As I walk through the farm, I say to myself: At Plum Village the phrase “We are what we eat” truly resonates. I read a sign: “Happy farmers make the world a better place”. I know that much of the abundance of vegetables that we eat at Plum Village grows here. Whenever we eat at Plum Village, our food and those who make it possible are never taken for granted. One bowl of food contains the cosmos. I would like to return next spring to help the happy farmers, spending a lot of time with my hands in the soil.
As I walk by the plum orchard, I notice how many people walk barefoot and how spontaneously our feet relax their pace. I believe that most of us are mindful that the terrain underfoot is a living presence. Intuitively we remember the ancestral replenishing affinity between our bodies and the earth, our more-than-gravitational bond.
UNDER THE WILLOW TREE
I sit under the weeping willow tree in front of the lotus pond. From my bench I see the pagoda, Thay’s house, the eating hall, the back of the library, and the plum orchard by the poplar tree forest. I see all kinds of organic matter in the mud underneath the pond’s surface, like the whole cosmos plays a part in feeding the lotus flowers.
I am mesmerized by the elegant black and white eurasian magpie taking a bath in the pond. When it opens its wings the black becomes a translucent blue and green. Does this bird live here the whole year or does it migrate? How many times has it flown to Plum Village? If I were a bird, I would choose Plum Village too.
While I delight in the magpie, I suddenly feel the wind caressing and tickling my skin, brushing against and tangling my hair. My thoughts now turn to the air: Earth is also here, in the transparent medium that enfolds us.
I hear the wind whispering in my ear, and the poplar leaves jostling and swaying, touching each other. Like the clapping of happy castanets, harmonious in their own choral disorder.
I can smell the mossy poplar scent transported by the wind and soon become aware of my own breathing. I breathe in and ponder the fluid exchange between all Plum Village’s emanations and mine. I breathe out and know that the whole breath of the cosmos is present in my breathing. We – Plum Village and I - breathe in unison. Traces of the environment that surrounds me - the spring scents and pollens, particles, spider webs, earth, sky and water elements, the fermenting compost, insect pheromones, and more - is inhaled, metamorphosed and exhaled. Breathing in and out, I am in, with and of the earth.
POPLAR CATHEDRAL
In Plum Village I find myself walking through the poplar forest several times a day. I love to look at the heart-shaped leaves reflecting the sun in all directions, in different shades of green, gold and silver. Most of the trees’ trunks are covered by moss and ivy, in different shades of beige, brown, black and green. I think about the immeasurable abundance of organic life that each tree sustains, what I can and cannot perceive. I cannot see a single tree that appears to be dying.

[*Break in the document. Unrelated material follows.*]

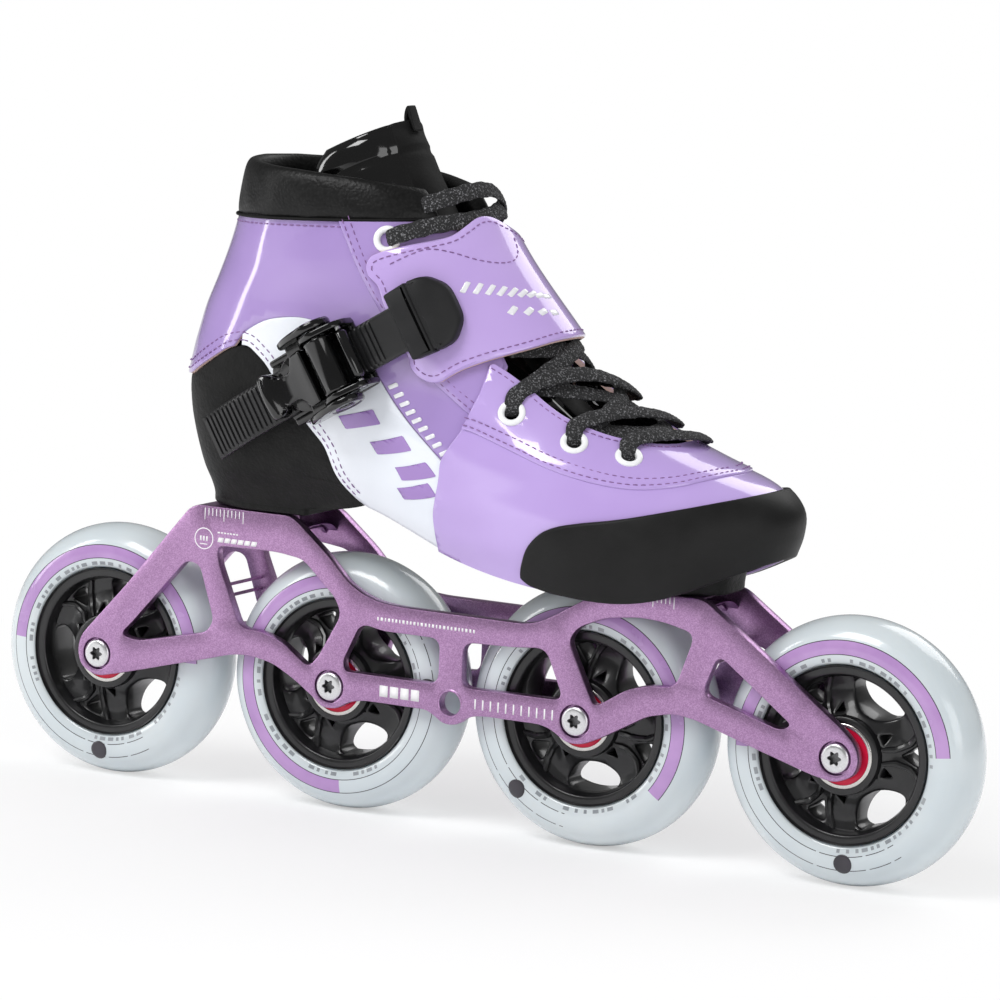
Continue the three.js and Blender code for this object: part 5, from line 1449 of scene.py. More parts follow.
# ---------------------------------------------------------------- lace
def ribbon(path, normals, half_width=3.05, half_thick=0.85, seg=28, step=0.55):
    """Flat woven lace with a herring-bone plait."""
    length = arc_length(path)
    n = max(8, int(length[-1] / step))
    t = np.linspace(0, length[-1], n)
    centre, up = along(t, length, path), unit(along(t, length, normals))
    forward = unit(np.gradient(centre, axis=0))
    across = unit(np.cross(forward, up))
    up = np.cross(across, forward)
    cos, sin = np.cos(angles(seg)), np.sin(angles(seg))
    round_x = np.sign(cos) * np.abs(cos) ** 0.8
    round_y = np.sign(sin) * np.abs(sin) ** 0.75
    end = np.minimum(1, np.minimum(t, t[-1] - t) / 1.6 + 0.35)
    width = half_width * (0.97 + 0.05 * np.sin(t * 0.9 + 1)) * end
    side = round_x[None] * width[:, None]
    plait = 0.14 * np.cos((t[:, None] * 2.1 + np.abs(side) * 2.2)) * np.cos(side * 1.9)
    height = half_thick * end[:, None] * round_y[None] * (1 - 0.18 * np.abs(round_x)[None] ** 2)
    height = height + np.sign(sin)[None] * plait * (np.abs(sin) > 0.2)[None]
    points = centre[:, None] + across[:, None] * side[:, :, None]
    verts, faces = grid(points + up[:, None] * height[:, :, None], loop_j=True)
    first, last = end_rings(n, seg)
    return verts, faces + [first[::-1], last]


def add_lace(parts, points):
    q = curve(points, 18)
    normals = surf_normal(np.clip(q[:, 1], 0, 12), q[:, 0])
    parts.add(*ribbon(boot_at(q[:, 1], q[:, 0], q[:, 2]), normals))


# Lace paths are (u, v, height). The first three cross between the lower eyelet pairs.
CROSSINGS = [
    [(.716, 5.92, 2.6), (.745, 6.32, 3.2), (.80, 6.68, 3.0), (.87, 6.86, 3.1), (.94, 6.84, 3.7),
     (1.0, 6.66, 4.1), (1.06, 6.4, 4.0), (1.13, 6.15, 3.4), (1.24, 5.9, 2.6)],
    [(.765, 5.08, 2.6), (.79, 5.42, 3.2), (.835, 5.68, 3.1), (.89, 5.82, 3.3), (.95, 5.80, 3.9),
     (1.0, 5.68, 4.2), (1.06, 5.48, 4.1), (1.13, 5.2, 3.5), (1.20, 5.0, 2.7)],
    [(.821, 4.62, 2.6), (.845, 4.88, 3.2), (.885, 5.02, 3.3), (.93, 5.02, 3.8),
     (.97, 4.94, 4.2), (1.0, 4.86, 4.4), (1.05, 4.76, 4.1), (1.11, 4.64, 3.4),
     (1.16, 4.54, 2.7)]]
UNDER_RUNS = [
    [(.765, 5.35, -2.2), (.80, 5.45, -0.6), (.88, 5.9, 0.4), (1.0, 6.35, 1.3), (1.12, 6.6, 0.6),
     (1.22, 6.7, -1.8)],
    [(.785, 4.9, -2.2), (.83, 5.05, -0.5), (.90, 5.3, 0.4), (1.0, 5.4, 1.2), (1.12, 5.5, 0.5),
     (1.22, 5.55, -1.8)],
    [(.755, 6.3, -2.2), (.80, 6.75, -0.4), (.88, 7.15, 0.4), (1.0, 7.5, 0.9), (1.12, 7.55, 0.4),
     (1.2, 7.55, -1.6)]]
TOP_RUNS = [
    [(.652, 9.66, -0.8), (.668, 9.70, 2.9), (.71, 9.80, 3.3), (.77, 9.92, 2.8),
     (.84, 10.0, 2.2), (.92, 10.06, 1.8), (1.0, 10.12, 2.2), (1.08, 10.16, 3.0),
     (1.2, 10.05, 3.4), (1.3, 9.8, 3.0), (1.348, 9.66, -0.8)],
    [(.735, 10.35, -2.5), (.765, 10.42, 0.4), (.81, 10.50, 2.6), (.87, 10.58, 3.7),
     (.93, 10.64, 4.3), (1.0, 10.62, 4.9), (1.06, 10.5, 5.1), (1.14, 10.28, 4.5),
     (1.24, 10.0, 3.8), (1.31, 9.75, 3.0), (1.35, 9.66, 1.6)]]
laces = Parts()
for (u, v), run in zip(EYELETS[1:], CROSSINGS):
    add_lace(laces, [(u, v, -0.6)] + run + [(2 - u, v, -0.6)])
for run in UNDER_RUNS:
    add_lace(laces, run)
    # the mirrored run passes below it
    add_lace(laces, [(2 - u, v, off - 0.9 if .8 < u < 1.2 else off) for u, v, off in run[::-1]])
for run in TOP_RUNS:
    add_lace(laces, run)
laces.make("lace_visual", [lace_black], "chassis", node="lace", slot="lace")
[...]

During walking meditation, the sister asks us to stop and face the trees. I can’t resist the impulse to touch the bark of the nearest tree or to bring my nose close to smell it. Like the boy in A Christmas Story, I want to taste it but think that touching and smelling the tree is already odd enough, even by Plum Village standards.
Depending on where I stand, the rows of trees look straight or perpendicular. They are playing all kinds of protean optical illusion games with me. I imagine myself as a child playing hide-and-seek. Do they run to take a different spot every time I am not looking? I can take a winding path through this improvised labyrinth, a path that brings me closer to home.
I ponder the connections among all the poplar trees. My imagination runs free. Do they feel my presence, my energy of enchantment? Are they as drawn to me as I am to them? I feel a totemic connection with these trees.
THAY’S CREEK
“... as a closed book on a shelf continues to whisper to itself its own inexhaustible tale.”
— Annie Dillard
Another place I visit several times a day is Thay’s favorite sitting spot, in front of the creek. In the morning, the creek is covered with cotton-like fiber, like clouds in an overcast sky. The trees’ seeds form cotton sails so they can travel far in the spring wind. How clever is that? When I return in the afternoon I am surprised at how the cotton-clouds have shifted towards the lower part of the creek. Like my Puerto Rican sky, overcast on one side and clear on the other.
This creek, whose rich organic depth is another representation of the cosmos, inspires vivid thoughts about Thich Nhat Hanh’s deep impact on my life. I especially remember his messages of impermanence and continuation. The creek both flows and endures, always reinventing itself. Thay will always be a part of this creek, all the rich organic matter below and above the surface, and all its surroundings, including myself.
KINSHIP WITH THE EARTH
At Plum Village what I never understood becomes clear and simple. I remember my pure, simple ways.
In unison with the earth’s rhythms, these words sprout while I sit in front of the Black Buddha in the depths of the poplar cathedral.
At Plum Village in the spring I regain an ancestral innocence that brings me back to my deepest kinship with the earth.
For dharma sharing you might consider the following questions:
1) Describe a place where you feel a deep connection with nature.
2) Describe an experience in nature that has heightened your sense of wellbeing and creativity.
3) Describe a meditation exercise that you have engaged in while in connection with nature.
4) Share your thoughts and/or feelings about your relationship with nature.
5) Share anything you would like to say to celebrate and demonstrate your appreciation for Mother Earth.